His hands flicked out, all ten fingers, and the dogs, caught short, turned volte face and began to work the forest edge, though one could sense the momentum had been broken, a few of the invisible threads between us snapped by the stress of an elegant search gone unrewarded. An element of hesitation, even boredom, was apparent in their gait even to an untrained observer. Nevertheless they kept working the edge in tandem, throwing up divots of earth in their indignation, and then their perfect figure-eights began to oscillate as one of them — Rubato, I thought — veered off at a tangent, ears flapping, in the kind of heavy, jazzy canter of a horse broken from its traces, or a duck breaking formation with a few pellets in its wing. With one ear carelessly turned inside out, he loped obliquely, hindlegs moving somewhat to the side, as some tremendous emotion began to seize him. Every nerve taut, one foreleg and one hindleg paused in the air, he peered with cocked head into the hollows as the flaps of his erected ears fell forward on both eyes. Nimbus backed him with fine deliberation, her bobbed tail waving furiously, both drunk with their own identity. Rubato wobbled left and right, then started, which jerked his head in rash recoil against his chest and in recovering almost tore his head from his shoulders. The spore of the deer had floated from the forest and dropped like a regimental flag before them.
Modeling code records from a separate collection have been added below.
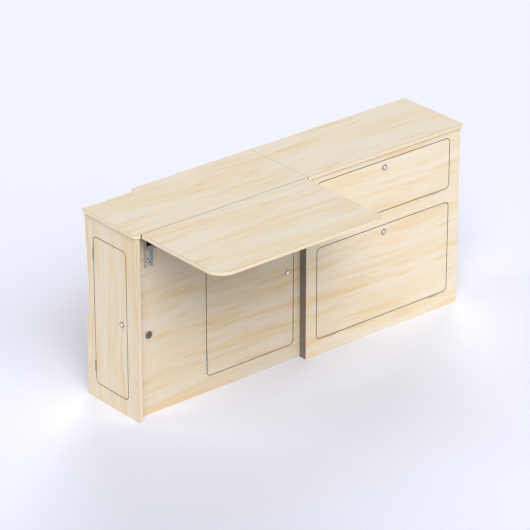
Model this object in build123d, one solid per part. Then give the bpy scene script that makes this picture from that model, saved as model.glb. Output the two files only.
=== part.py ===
"""Van side cabinet with an end locker, a recessed locker under a folding worktop leaf, and two flaps.

The origin is on the floor, in the middle of the cabinet's length and of its depth.
X runs along the cabinet from its left end, Y from its front to the van's wall, and Z up.
"""
import os
from dataclasses import dataclass
from math import atan2, cos, degrees, hypot, pi, sin

from build123d import *

# Boards and the whole body
board = 18.0
body_length = 1800.0
body_depth = 378.0
body_height = 852.0
worktop_board = 18.0
overrun = 5.0

left_x = -body_length / 2
right_x = body_length / 2
front_y = -body_depth / 2
rear_y = body_depth / 2

# Body parts that step back from the front and from the wall
recess_depth = 40.0
waist_depth = 333.0
foot_step = 19.0
foot_height = 365.0
foot_slope_height = 23.0
worktop_step = 17.0
worktop_slope_height = 292.0
end_bay_width = 250.0
right_cabinet_width = 888.0

inner_left_x = left_x + board
inner_right_x = right_x - board
side_x = right_x - right_cabinet_width
recess_y = front_y + recess_depth
recess_back_y = recess_y + board
bay_x = inner_left_x + end_bay_width
end_depth = waist_depth + foot_step
worktop_end_depth = waist_depth + worktop_step
waist_low_z = foot_height + foot_slope_height
waist_high_z = body_height - worktop_slope_height

# Worktop
side_overhang = 10.0
front_overhang = 8.5
worktop_left_corner = 25.0
worktop_right_corner = 10.0
edge_round = 1.5
worktop_front_y = front_y - front_overhang

# Folding leaf
leaf_seam = 1.5
leaf_reach = 498.5
leaf_left_gap = 2.0
leaf_right_gap = 14.0
leaf_left_corner = 80.0
leaf_right_corner = 40.0
leaf_rear_y = worktop_front_y - leaf_seam
leaf_front_y = leaf_rear_y - leaf_reach
leaf_left_x = inner_left_x + leaf_left_gap
leaf_right_x = side_x - leaf_right_gap

# Base, rails and middle shelf
rail_height = 70.0
floor_bolt_radius = 4.25
floor_bolt_spacing_x = 1400.0
floor_bolt_spacing_y = 200.0
wall_bolt_radius = 3.25
wall_bolt_spacing = 1000.0
wall_bolt_drop = 35.0

# Door and flap openings, measured from the body's own faces
door_gap = 3.0
door_corner = 20.0
door_edge_round = 0.8
end_opening_front = 71.5
end_opening_rear = 38.0
end_opening_low = 76.5
end_opening_drop = 88.0
recess_opening_left = 393.5
recess_opening_right = 36.5
recess_opening_low = 72.5
recess_opening_drop = 174.5
flap_opening_left = 59.0
flap_opening_right = 61.0
upper_opening_drop = 30.0
between_flaps = 64.0
lower_opening_low = 75.0
lower_opening_height = 440.0
recess_lock_lift = 51.0

end_opening_width = waist_depth - end_opening_front - end_opening_rear
end_opening_height = body_height - end_opening_drop - end_opening_low
recess_opening_width = side_x - left_x - recess_opening_left - recess_opening_right
recess_opening_height = body_height - recess_opening_drop - recess_opening_low
flap_opening_width = right_cabinet_width - flap_opening_left - flap_opening_right
lower_opening_top = lower_opening_low + lower_opening_height
upper_opening_low = lower_opening_top + between_flaps
upper_opening_height = body_height - upper_opening_drop - upper_opening_low
shelf_z = lower_opening_top + (between_flaps - board) / 2

# Butt hinges
hinge_plate = 1.2
hinge_plate_depth = 14.0
hinge_plate_clearance = 0.3
barrel_radius = 2.75
hinge_pin_radius = 1.4
running_clearance = 0.05
knuckle_gap = 0.3
middle_knuckle_share = 0.4
end_hinge_length = 50.0
end_hinge_inset = 58.0
recess_hinge_length = 84.0
recess_hinge_inset = 29.0
flap_hinge_length = 46.0
flap_hinge_inset = 64.0

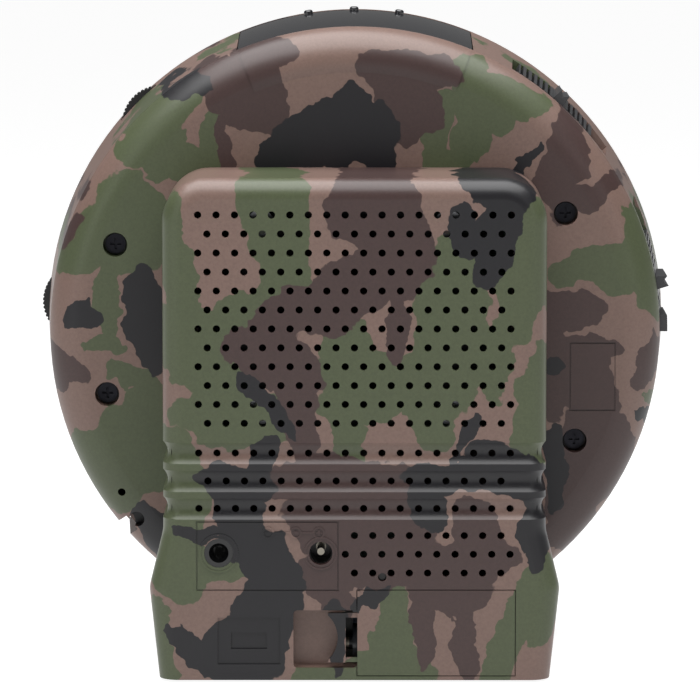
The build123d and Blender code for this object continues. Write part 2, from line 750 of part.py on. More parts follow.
# ---- Tower cover: the vented box behind the drum, with the back of the stand ----
groove_round = ((groove_chord / 2) ** 2 + groove_depth**2) / (2 * groove_depth)
groove_stand_off = groove_round - groove_depth
face_inside_y = tower_back_y - wall
with BuildPart() as tower_cover:
    with BuildSketch(upright(tower_back_y)):
        stand_outline(tower_top_z, tower_corner)
    extrude(amount=tower_back_y - drum_back_y)
    near_edges = tower_cover.edges().group_by(Axis.Y)[-1]
    fillet(near_edges.filter_by(lambda edge: edge.center().Z > stand_floor_z + wall), radius=edge_round)
    with BuildSketch(upright(face_inside_y)):
        stand_outline(tower_top_z, tower_corner)
        offset(amount=-wall, kind=Kind.INTERSECTION, mode=Mode.REPLACE)
    extrude(amount=face_inside_y - drum_back_y, mode=Mode.SUBTRACT)
    plate_opening(face_inside_y, drum_back_y)
    # Grooves round three sides.
    for height in groove_heights:
        side = tower_half_width + groove_stand_off
        far = tower_back_y + groove_stand_off
        start_y = drum_back_y - cut_past
        with BuildLine(floor_plane(height)) as groove_path:
            FilletPolyline(
                (side, start_y),
                (side, far),
                (-side, far),
                (-side, start_y),
                radius=edge_round + groove_stand_off,
            )
        with BuildSketch(upright(start_y)):
            with Locations((side, height)):
                Circle(groove_round)
        sweep(path=groove_path.line, mode=Mode.SUBTRACT)
    # Bosses behind the face: speaker, jack board and the rear screws of the base plate.
    basket_front_y = face_inside_y - gasket_thickness - surround_thickness
    basket_rear_y = basket_front_y - basket_thickness
    with BuildSketch(upright(face_inside_y)):
        with Locations((0, speaker_z)):
            with PolarLocations(speaker_screw_reach, 4, start_angle=45):
                Circle(speaker_boss_radius)
    extrude(amount=face_inside_y - basket_rear_y)
    jack_board_rear_y = jack_board_y + board_thickness
    with BuildSketch(upright(face_inside_y)):
        with Locations(jack_posts):
            Circle(jack_post_radius)
    extrude(amount=face_inside_y - jack_board_rear_y)
    with BuildSketch(upright(jack_board_rear_y)):
        with Locations(jack_posts):
            Circle(small_screw_radius)
    extrude(amount=-small_screw_length, mode=Mode.SUBTRACT)
    with BuildSketch(upright(basket_rear_y)):
        with Locations((0, speaker_z)):
            with PolarLocations(speaker_screw_reach, 4, start_angle=45):
                Circle(small_screw_radius)
    extrude(amount=basket_rear_y - face_inside_y, mode=Mode.SUBTRACT)
    with BuildSketch(floor_plane(plate_top_z + snug)):
        with Locations(plate_screws[2:]):
            Circle(plate_boss_radius)
        boss_ribs(plate_screws[2:], stand_floor_half - wall / 2)
    extrude(amount=plate_boss_top_z - plate_top_z - snug)
    with BuildSketch(floor_plane(plate_top_z)):
        with Locations(plate_screws[2:]):
            Circle(screw_radius)
    extrude(amount=plate_boss_top_z - plate_top_z - wall, mode=Mode.SUBTRACT)
    # Bosses for the screws that come through the ledge of the rear shell.
    with BuildSketch(upright(drum_back_y + tower_boss_length)):
        with Locations(tower_screw_places):
            Circle(tower_boss_radius)
        boss_ribs(tower_screw_places, tower_half_width - wall / 2)
    extrude(amount=tower_boss_length)
    with BuildSketch(upright(drum_back_y + tower_boss_length - wall / 2)):
        with Locations(tower_screw_places):
            Circle(screw_radius)
    extrude(amount=tower_boss_length - wall / 2, mode=Mode.SUBTRACT)
    # Battery bay and finger well, boxed behind the face.
    bay_width = bay_left_x - bay_right_x
    bay_height = bay_top_z - bay_bottom_z
    bay_centre = ((bay_left_x + bay_right_x) / 2, (bay_top_z + bay_bottom_z) / 2)
    well_width = well_left_x - door_left_x
    well_height = well_top_z - well_bottom_z
    well_centre = ((well_left_x + door_left_x) / 2, (well_top_z + well_bottom_z) / 2)
    with BuildSketch(upright(face_inside_y)):
        with Locations(bay_centre):
            Rectangle(bay_width + 2 * bay_wall, bay_height + 2 * bay_wall)
    extrude(amount=bay_depth + bay_wall)
    with BuildSketch(upright(face_inside_y)):
        with Locations(well_centre):
            Rectangle(well_width + 2 * bay_wall, well_height + 2 * bay_wall)
    extrude(amount=well_depth - wall + bay_wall)
    with BuildSketch(upright(face_inside_y)):
        with Locations(bay_centre):
            Rectangle(bay_width, bay_height)
    extrude(amount=bay_depth, mode=Mode.SUBTRACT)
    with BuildSketch(upright(tower_back_y)):
        with Locations(well_centre):
            RectangleRounded(well_width, well_height, bay_wall)
    extrude(amount=well_depth, mode=Mode.SUBTRACT)
    door_width = door_left_x - door_right_x
    door_height = door_top_z - door_bottom_z
    door_centre = ((door_left_x + door_right_x) / 2, (door_top_z + door_bottom_z) / 2)
    with BuildSketch(upright(tower_back_y)):
        with Locations(door_centre):
            Rectangle(door_width + 2 * door_gap, door_height + 2 * door_gap)
    extrude(amount=door_thickness + door_gap, mode=Mode.SUBTRACT)
    mouth_right_x = door_right_x + hinge_tab_reach
    with BuildSketch(upright(tower_back_y)):
        with Locations(((door_left_x + mouth_right_x) / 2, bay_centre[1])):
            Rectangle(door_left_x - mouth_right_x + 2 * door_gap, bay_height)
    extrude(amount=wall, mode=Mode.SUBTRACT)
    # Jack holes, reset hole, and the panel's engraved frame.
    with BuildSketch(upright(tower_back_y)):
        with Locations(shaker_jack_place):
            Circle(shaker_hole_radius)
        with Locations(dc_jack_place):
            Circle(dc_hole_radius)
        with Locations(reset_place):
            Circle(reset_hole_radius)
    extrude(amount=wall, mode=Mode.SUBTRACT)
    panel_width = panel_left_x - panel_right_x
    panel_height = panel_top_z - panel_bottom_z
    with BuildSketch(upright(tower_back_y)):
        with Locations(((panel_left_x + panel_right_x) / 2, (panel_top_z + panel_bottom_z) / 2)):
            Rectangle(panel_width, panel_height)
            Rectangle(panel_width - 2 * engrave_width, panel_height - 2 * engrave_width, mode=Mode.SUBTRACT)
    extrude(amount=engrave_depth, mode=Mode.SUBTRACT)
    # Raised rings round the jacks, and the raised polarity sign.
    with BuildSketch(upright(tower_back_y)):
        for place, hole in ((shaker_jack_place, shaker_hole_radius), (dc_jack_place, dc_hole_radius)):
            with Locations(place):
                Circle(hole + ring_gap + ring_width)
                Circle(hole + ring_gap, mode=Mode.SUBTRACT)
        for x in polarity_places:
            with Locations((x, polarity_z)):
                Circle(polarity_radius)
                Circle(polarity_radius - polarity_stroke, mode=Mode.SUBTRACT)
        for x in (polarity_places[0], polarity_places[2]):
            with Locations((x, polarity_z)):
                Rectangle(polarity_radius, polarity_stroke)
        with Locations((polarity_places[2], polarity_z)):
            Rectangle(polarity_stroke, polarity_radius)
        with Locations((polarity_places[1], polarity_z)):
            Circle(polarity_radius / 3)
        for first, second in zip(polarity_places, polarity_places[1:]):
            with Locations(((first + second) / 2, polarity_z)):
                Rectangle(first - second - 2 * polarity_radius + polarity_stroke, polarity_stroke)
    extrude(amount=-ring_rise)
    # Label recess in two steps.
    with BuildSketch(upright(tower_back_y)):
        with Locations(recess_centre):
            Rectangle(*recess_size)
    extrude(amount=recess_depth, mode=Mode.SUBTRACT)
    with BuildSketch(upright(tower_back_y)):
        with Locations(recess_centre):
            Rectangle(*recess_inner_size)
    extrude(amount=recess_inner_depth, mode=Mode.SUBTRACT)
    # Vents: the main grid, a row in each groove, and the small grid by the jacks.
    vents = []
    for row in range(vent_rows):
        count = vent_columns - row % 2
        height = vent_top_z - row * vent_row_pitch
        vents += [((column - (count - 1) / 2) * vent_pitch, height) for column in range(count)]
    for row, height in enumerate(groove_heights):
        count = vent_columns - row % 2
        vents += [((column - (count - 1) / 2) * vent_pitch, height) for column in range(count)]
    for row, count in enumerate(low_vent_counts):
        height = low_vent_top_z - row * vent_row_pitch
        middle = low_vent_centre_x - (count - 1) / 2 * vent_pitch
        vents += [(middle + column * vent_pitch, height) for column in range(count)]
    with BuildSketch(upright(tower_back_y)):
        with Locations(vents):
            Circle(vent_radius)
    extrude(amount=wall + slip, mode=Mode.SUBTRACT)
export_piece(tower_cover.part, "tower_cover")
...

“Now there is only one chance left, very small,” Father whispered, still holding his cupped and inverted palms before the Professor’s glistening face. “We will see if Rubato has it in him to self-correct.”
Nimbus was still locked in the semblance of a pattern, wheeling through the conflicting signals, walking the edge, and still vaguely aware that my father’s hands could reach her. But then with a shudder she broke off, not to the deer — a furtive stag with a broken rack and yellowish-white scut which had just broken from the thicket — but to her runaway brother’s trail. The dogs accelerated now faster than ever, a breakneck berserker pace, and disappeared into the forest, galloping with teeth set and howling inwardly.